[Given task] Set down exactly the lines of the listing below, please, beginning with the first and ending with the line that holds "0.35, 0.5), Specular_IOR_Level=0.4)".

━━ Information shown

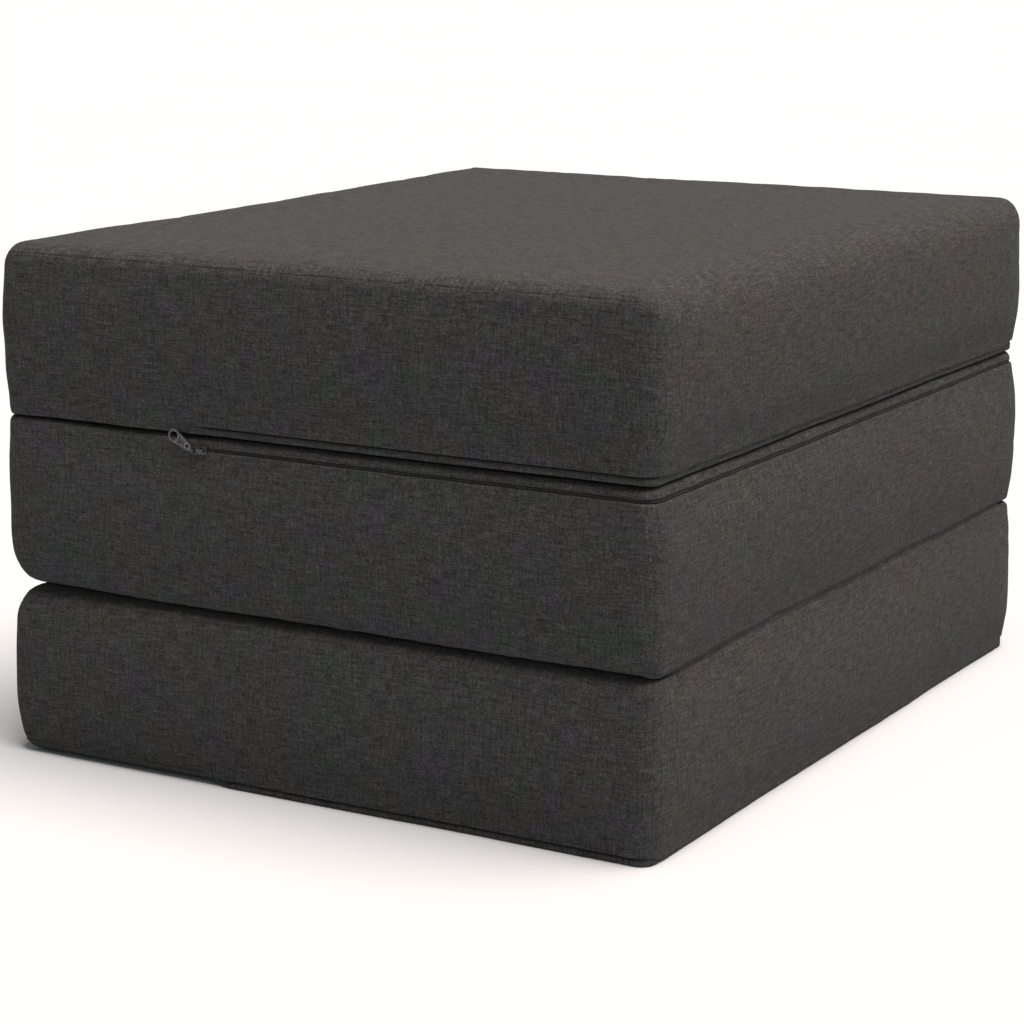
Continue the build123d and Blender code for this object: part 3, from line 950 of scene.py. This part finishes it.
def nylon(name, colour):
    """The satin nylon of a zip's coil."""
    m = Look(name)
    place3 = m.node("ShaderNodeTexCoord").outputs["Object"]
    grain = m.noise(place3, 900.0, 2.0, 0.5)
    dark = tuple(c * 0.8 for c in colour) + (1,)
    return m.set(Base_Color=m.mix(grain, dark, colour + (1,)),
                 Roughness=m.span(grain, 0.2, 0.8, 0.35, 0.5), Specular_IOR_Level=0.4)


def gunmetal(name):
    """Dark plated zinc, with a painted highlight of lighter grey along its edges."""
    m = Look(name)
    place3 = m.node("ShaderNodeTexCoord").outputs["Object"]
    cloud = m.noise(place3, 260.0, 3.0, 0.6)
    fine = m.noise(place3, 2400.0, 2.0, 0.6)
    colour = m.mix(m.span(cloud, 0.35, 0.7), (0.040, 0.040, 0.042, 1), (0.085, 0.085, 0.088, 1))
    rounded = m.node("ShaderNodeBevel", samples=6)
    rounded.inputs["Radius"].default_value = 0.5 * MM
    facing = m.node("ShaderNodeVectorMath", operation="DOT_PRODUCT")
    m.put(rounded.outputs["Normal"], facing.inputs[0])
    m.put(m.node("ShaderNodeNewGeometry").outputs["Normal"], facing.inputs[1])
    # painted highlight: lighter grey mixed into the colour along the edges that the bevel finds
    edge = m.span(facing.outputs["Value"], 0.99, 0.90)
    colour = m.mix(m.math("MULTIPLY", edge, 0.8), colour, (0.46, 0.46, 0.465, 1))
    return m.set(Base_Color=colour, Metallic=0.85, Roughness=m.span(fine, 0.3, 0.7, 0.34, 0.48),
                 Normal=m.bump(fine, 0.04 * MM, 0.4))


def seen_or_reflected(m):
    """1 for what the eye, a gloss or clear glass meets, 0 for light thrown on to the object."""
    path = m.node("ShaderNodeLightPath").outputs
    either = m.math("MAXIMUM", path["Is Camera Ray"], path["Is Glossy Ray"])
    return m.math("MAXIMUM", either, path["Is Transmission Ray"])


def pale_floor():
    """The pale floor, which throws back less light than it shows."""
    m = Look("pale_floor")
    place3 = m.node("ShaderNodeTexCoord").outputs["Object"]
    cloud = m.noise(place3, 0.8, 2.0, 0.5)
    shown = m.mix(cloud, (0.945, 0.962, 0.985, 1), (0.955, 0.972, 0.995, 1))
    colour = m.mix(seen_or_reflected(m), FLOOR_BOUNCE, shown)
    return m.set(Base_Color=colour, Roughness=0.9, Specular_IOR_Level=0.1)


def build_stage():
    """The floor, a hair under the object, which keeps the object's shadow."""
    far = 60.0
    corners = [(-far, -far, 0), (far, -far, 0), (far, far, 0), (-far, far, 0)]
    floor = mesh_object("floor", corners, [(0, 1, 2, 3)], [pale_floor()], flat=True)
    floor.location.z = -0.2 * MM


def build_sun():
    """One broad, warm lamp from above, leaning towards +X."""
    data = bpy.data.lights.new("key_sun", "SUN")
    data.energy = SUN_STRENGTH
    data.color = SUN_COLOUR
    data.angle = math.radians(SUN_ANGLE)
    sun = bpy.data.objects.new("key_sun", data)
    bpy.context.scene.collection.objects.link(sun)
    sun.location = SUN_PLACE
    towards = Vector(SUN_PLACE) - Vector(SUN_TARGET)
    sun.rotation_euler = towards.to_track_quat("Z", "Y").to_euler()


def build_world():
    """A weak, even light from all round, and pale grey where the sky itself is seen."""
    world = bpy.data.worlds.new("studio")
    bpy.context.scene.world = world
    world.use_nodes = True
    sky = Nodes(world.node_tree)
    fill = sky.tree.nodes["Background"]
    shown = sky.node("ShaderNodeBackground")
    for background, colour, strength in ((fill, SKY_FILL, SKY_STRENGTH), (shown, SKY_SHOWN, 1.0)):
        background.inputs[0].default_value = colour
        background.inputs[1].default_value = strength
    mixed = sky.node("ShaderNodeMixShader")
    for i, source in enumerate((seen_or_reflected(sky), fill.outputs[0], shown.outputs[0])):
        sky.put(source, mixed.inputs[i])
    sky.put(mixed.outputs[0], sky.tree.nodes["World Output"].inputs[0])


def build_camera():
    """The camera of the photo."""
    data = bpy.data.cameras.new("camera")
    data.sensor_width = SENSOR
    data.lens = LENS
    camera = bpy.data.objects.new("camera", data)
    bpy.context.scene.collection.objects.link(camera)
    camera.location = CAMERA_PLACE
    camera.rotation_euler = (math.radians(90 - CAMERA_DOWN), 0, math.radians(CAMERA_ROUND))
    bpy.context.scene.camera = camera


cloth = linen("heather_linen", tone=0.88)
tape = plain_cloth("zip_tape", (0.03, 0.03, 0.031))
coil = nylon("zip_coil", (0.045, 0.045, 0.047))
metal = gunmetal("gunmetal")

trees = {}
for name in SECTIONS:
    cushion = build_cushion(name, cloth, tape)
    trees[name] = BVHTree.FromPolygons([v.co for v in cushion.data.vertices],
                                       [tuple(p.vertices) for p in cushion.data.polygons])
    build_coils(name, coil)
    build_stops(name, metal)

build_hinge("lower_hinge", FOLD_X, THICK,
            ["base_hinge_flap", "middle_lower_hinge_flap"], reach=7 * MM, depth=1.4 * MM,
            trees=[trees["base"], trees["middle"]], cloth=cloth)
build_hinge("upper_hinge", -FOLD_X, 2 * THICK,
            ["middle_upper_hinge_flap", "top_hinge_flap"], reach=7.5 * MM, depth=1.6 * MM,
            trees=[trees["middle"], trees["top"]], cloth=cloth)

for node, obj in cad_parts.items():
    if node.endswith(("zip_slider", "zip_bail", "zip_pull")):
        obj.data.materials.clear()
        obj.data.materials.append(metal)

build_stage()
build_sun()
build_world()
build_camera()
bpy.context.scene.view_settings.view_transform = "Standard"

━━━━

[Response to this task]
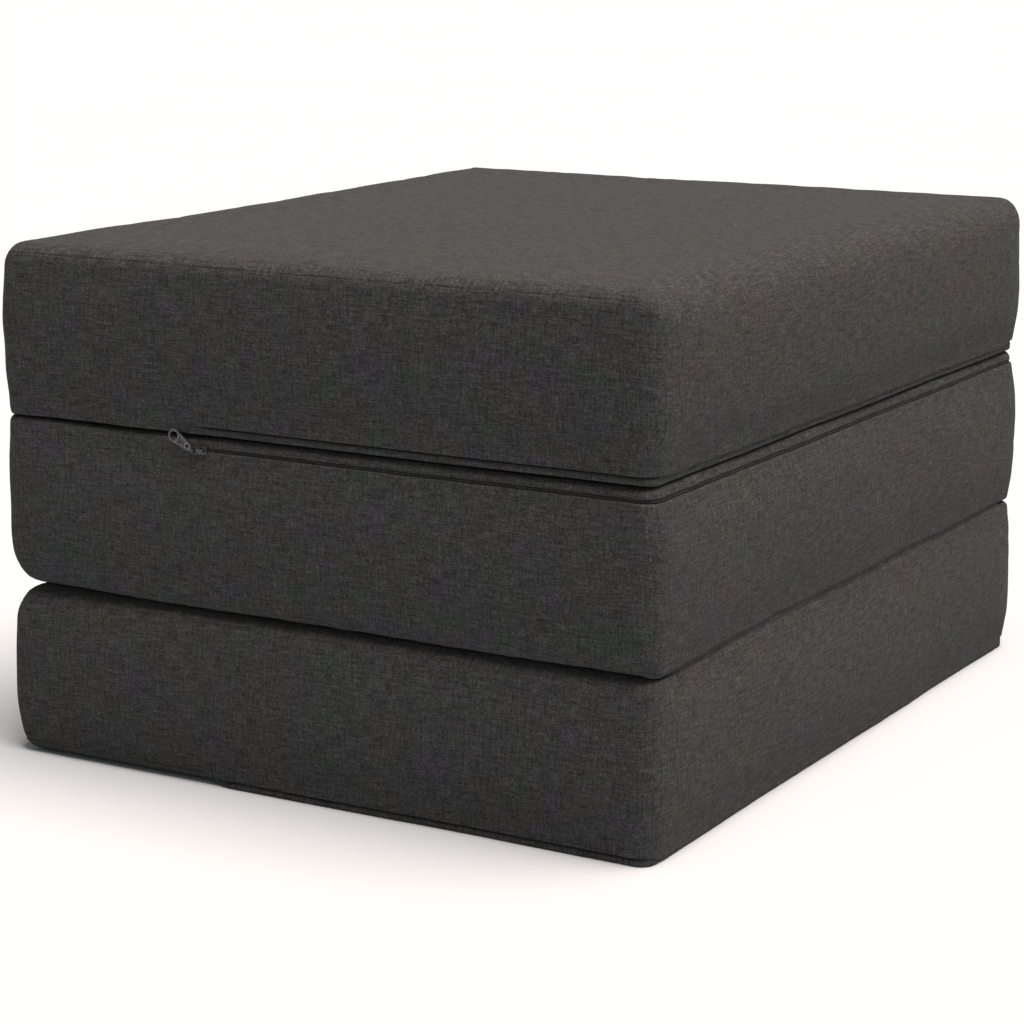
Continue the build123d and Blender code for this object: part 3, from line 950 of scene.py. This part finishes it.
def nylon(name, colour):
    """The satin nylon of a zip's coil."""
    m = Look(name)
    place3 = m.node("ShaderNodeTexCoord").outputs["Object"]
    grain = m.noise(place3, 900.0, 2.0, 0.5)
    dark = tuple(c * 0.8 for c in colour) + (1,)
    return m.set(Base_Color=m.mix(grain, dark, colour + (1,)),
                 Roughness=m.span(grain, 0.2, 0.8, 0.35, 0.5), Specular_IOR_Level=0.4)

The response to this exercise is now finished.